**Prompt:** Using the listing below, set down each line from the line containing "for node in" through the line containing "cad_parts[node].hide_render = cad_parts[node].hide_viewport", both ends included, exactly and with nothing added.

**Information provided:**
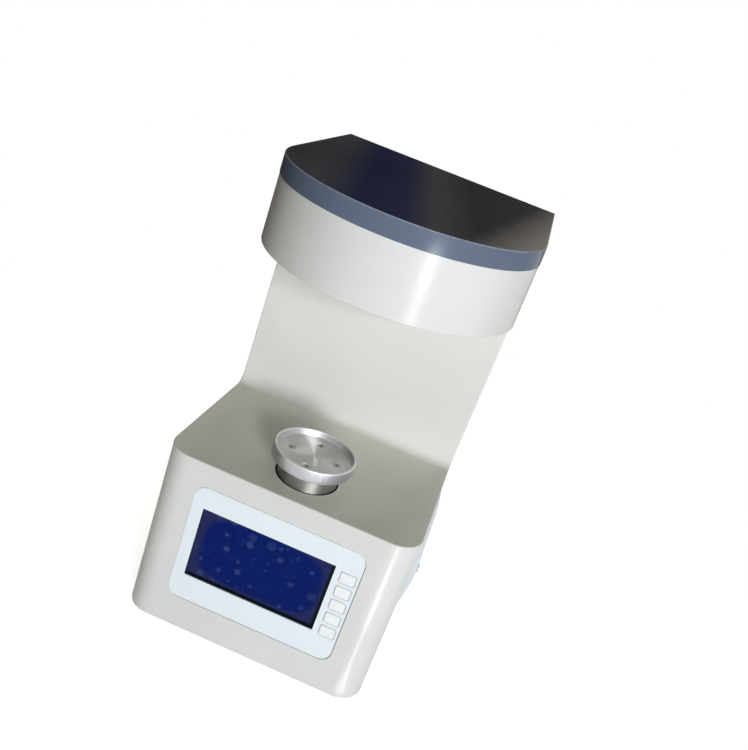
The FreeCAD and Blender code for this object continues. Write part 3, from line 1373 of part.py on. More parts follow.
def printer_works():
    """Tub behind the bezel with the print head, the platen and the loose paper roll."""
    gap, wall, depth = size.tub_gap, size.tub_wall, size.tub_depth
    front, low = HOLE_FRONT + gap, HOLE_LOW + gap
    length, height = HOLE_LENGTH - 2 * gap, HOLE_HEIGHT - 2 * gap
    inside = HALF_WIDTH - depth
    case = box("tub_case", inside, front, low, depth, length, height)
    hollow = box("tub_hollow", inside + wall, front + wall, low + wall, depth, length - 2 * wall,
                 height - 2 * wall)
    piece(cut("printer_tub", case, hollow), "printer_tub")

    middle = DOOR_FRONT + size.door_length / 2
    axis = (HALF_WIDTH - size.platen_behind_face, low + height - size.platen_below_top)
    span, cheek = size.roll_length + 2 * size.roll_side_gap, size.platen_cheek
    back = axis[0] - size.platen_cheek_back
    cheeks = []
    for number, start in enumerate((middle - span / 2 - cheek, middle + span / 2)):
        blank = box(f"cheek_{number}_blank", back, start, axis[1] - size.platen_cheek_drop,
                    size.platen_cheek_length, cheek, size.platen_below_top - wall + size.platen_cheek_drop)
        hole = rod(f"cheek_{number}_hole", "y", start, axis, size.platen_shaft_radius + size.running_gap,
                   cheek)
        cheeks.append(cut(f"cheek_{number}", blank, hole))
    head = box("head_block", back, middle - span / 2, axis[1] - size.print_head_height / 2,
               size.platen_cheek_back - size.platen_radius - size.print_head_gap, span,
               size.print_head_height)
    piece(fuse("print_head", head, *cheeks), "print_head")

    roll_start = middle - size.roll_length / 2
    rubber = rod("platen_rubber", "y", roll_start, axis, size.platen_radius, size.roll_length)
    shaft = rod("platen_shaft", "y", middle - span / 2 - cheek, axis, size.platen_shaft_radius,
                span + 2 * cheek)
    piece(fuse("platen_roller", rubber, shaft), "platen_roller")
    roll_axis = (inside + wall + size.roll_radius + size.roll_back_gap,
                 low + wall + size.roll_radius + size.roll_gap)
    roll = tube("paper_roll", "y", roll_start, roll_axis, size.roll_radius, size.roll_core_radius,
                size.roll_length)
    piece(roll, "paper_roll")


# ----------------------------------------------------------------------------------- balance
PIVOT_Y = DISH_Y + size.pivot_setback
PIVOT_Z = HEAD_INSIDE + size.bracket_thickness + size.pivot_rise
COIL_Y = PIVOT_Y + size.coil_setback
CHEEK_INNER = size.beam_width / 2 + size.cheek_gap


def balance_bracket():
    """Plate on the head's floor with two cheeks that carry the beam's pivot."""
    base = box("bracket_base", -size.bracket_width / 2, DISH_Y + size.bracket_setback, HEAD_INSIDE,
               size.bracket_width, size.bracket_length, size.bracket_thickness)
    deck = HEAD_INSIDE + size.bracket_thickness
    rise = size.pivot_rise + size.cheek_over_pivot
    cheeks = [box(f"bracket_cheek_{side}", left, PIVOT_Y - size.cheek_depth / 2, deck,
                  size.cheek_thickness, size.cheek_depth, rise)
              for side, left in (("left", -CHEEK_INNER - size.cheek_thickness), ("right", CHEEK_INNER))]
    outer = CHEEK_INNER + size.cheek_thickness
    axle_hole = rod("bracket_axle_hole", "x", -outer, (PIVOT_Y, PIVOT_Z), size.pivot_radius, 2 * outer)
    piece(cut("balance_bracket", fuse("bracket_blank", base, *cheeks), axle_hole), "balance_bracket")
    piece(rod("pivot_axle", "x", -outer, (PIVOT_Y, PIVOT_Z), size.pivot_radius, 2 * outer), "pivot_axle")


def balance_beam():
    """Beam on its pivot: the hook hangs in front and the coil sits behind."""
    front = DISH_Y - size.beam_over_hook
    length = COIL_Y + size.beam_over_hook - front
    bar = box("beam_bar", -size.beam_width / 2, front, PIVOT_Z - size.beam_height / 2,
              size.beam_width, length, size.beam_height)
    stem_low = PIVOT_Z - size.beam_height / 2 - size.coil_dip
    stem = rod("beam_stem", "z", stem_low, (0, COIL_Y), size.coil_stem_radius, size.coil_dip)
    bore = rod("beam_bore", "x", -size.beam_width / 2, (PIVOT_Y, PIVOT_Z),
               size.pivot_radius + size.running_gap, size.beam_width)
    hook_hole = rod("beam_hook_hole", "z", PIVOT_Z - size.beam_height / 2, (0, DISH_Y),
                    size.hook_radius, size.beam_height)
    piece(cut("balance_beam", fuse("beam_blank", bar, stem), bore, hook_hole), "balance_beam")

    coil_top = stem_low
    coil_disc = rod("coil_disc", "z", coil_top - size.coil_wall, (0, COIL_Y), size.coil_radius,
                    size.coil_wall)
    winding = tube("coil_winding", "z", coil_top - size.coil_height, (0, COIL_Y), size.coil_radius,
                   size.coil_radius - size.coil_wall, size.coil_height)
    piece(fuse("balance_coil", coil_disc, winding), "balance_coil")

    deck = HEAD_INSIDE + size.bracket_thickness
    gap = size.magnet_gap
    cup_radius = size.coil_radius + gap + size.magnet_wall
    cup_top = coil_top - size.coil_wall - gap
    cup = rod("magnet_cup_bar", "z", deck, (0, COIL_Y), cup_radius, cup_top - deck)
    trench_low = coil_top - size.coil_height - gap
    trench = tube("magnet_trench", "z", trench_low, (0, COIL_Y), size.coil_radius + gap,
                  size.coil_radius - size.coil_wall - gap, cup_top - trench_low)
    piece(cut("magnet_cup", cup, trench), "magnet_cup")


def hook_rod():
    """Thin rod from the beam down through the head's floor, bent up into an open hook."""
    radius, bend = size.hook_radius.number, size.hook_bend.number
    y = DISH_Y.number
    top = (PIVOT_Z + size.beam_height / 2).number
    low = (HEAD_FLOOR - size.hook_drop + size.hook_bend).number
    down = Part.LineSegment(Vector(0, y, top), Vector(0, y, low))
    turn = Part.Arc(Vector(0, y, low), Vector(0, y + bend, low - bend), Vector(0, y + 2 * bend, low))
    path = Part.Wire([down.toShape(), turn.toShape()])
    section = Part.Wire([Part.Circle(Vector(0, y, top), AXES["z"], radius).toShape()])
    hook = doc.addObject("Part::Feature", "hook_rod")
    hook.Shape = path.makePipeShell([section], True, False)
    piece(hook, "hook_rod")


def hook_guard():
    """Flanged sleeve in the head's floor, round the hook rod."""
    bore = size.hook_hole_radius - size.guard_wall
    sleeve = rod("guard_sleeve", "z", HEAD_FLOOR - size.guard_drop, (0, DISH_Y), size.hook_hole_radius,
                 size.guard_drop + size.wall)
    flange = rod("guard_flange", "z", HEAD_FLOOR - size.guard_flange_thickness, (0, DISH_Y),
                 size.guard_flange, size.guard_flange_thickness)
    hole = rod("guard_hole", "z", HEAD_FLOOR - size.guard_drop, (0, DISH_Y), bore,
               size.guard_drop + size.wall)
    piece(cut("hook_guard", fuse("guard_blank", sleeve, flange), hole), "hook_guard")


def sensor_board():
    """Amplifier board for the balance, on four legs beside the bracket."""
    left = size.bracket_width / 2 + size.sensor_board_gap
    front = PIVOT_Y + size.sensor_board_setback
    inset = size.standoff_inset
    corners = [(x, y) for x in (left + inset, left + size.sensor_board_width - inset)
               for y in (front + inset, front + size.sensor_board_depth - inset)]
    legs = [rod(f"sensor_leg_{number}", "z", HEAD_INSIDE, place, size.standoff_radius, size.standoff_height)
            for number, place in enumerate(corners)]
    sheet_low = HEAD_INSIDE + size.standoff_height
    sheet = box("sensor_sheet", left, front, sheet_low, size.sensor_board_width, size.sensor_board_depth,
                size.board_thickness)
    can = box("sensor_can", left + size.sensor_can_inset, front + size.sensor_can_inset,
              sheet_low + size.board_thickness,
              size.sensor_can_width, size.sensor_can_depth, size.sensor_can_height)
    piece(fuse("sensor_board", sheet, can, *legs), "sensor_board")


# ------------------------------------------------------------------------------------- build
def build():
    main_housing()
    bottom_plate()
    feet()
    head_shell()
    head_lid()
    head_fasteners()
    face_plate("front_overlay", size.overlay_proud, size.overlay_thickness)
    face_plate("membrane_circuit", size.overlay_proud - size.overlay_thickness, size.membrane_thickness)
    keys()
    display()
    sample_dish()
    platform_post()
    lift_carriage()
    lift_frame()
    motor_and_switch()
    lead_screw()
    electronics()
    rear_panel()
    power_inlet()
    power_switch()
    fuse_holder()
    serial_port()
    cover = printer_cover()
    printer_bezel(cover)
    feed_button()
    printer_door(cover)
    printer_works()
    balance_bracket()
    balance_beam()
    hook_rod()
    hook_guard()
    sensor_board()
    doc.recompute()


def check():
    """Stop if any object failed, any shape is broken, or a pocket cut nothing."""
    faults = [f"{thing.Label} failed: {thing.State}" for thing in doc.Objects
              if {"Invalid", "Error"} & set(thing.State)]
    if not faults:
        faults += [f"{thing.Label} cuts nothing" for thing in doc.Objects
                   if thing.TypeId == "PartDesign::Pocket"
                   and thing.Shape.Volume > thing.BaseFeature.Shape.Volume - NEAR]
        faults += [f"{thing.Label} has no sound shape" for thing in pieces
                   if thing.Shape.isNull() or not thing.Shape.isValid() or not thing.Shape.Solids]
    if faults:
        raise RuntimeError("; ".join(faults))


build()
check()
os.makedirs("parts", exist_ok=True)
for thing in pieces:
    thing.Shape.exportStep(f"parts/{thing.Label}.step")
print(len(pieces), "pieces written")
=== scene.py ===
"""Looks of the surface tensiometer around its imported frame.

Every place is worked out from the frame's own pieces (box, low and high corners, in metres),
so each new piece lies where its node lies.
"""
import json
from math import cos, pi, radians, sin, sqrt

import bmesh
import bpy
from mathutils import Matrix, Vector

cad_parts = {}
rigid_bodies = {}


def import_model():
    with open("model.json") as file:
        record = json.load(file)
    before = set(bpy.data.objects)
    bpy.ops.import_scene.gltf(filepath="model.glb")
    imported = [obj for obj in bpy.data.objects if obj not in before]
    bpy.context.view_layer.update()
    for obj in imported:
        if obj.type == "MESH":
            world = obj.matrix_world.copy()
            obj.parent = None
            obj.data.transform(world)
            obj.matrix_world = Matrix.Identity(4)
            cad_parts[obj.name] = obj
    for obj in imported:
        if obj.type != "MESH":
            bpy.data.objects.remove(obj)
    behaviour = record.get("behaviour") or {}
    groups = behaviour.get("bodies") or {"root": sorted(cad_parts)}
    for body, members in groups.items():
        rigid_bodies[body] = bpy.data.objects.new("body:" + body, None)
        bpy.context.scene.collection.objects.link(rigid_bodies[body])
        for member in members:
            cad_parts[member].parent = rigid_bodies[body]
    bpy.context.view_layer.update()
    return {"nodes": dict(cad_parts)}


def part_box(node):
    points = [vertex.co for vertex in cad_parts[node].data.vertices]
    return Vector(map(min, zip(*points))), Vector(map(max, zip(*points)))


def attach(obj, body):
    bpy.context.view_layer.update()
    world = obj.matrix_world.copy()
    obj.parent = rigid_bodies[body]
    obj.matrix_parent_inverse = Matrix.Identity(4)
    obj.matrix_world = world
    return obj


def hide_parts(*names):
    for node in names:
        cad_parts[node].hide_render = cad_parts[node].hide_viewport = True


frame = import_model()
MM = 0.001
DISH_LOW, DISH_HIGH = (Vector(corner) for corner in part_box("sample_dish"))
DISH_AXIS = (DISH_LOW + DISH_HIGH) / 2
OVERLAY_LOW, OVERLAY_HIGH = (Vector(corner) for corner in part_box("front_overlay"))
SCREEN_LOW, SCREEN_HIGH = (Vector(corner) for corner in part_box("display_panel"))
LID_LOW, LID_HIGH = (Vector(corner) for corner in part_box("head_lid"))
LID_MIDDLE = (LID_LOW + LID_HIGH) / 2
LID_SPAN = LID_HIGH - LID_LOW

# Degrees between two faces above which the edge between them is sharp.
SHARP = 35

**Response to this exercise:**
    for node in names:
        cad_parts[node].hide_render = cad_parts[node].hide_viewport = True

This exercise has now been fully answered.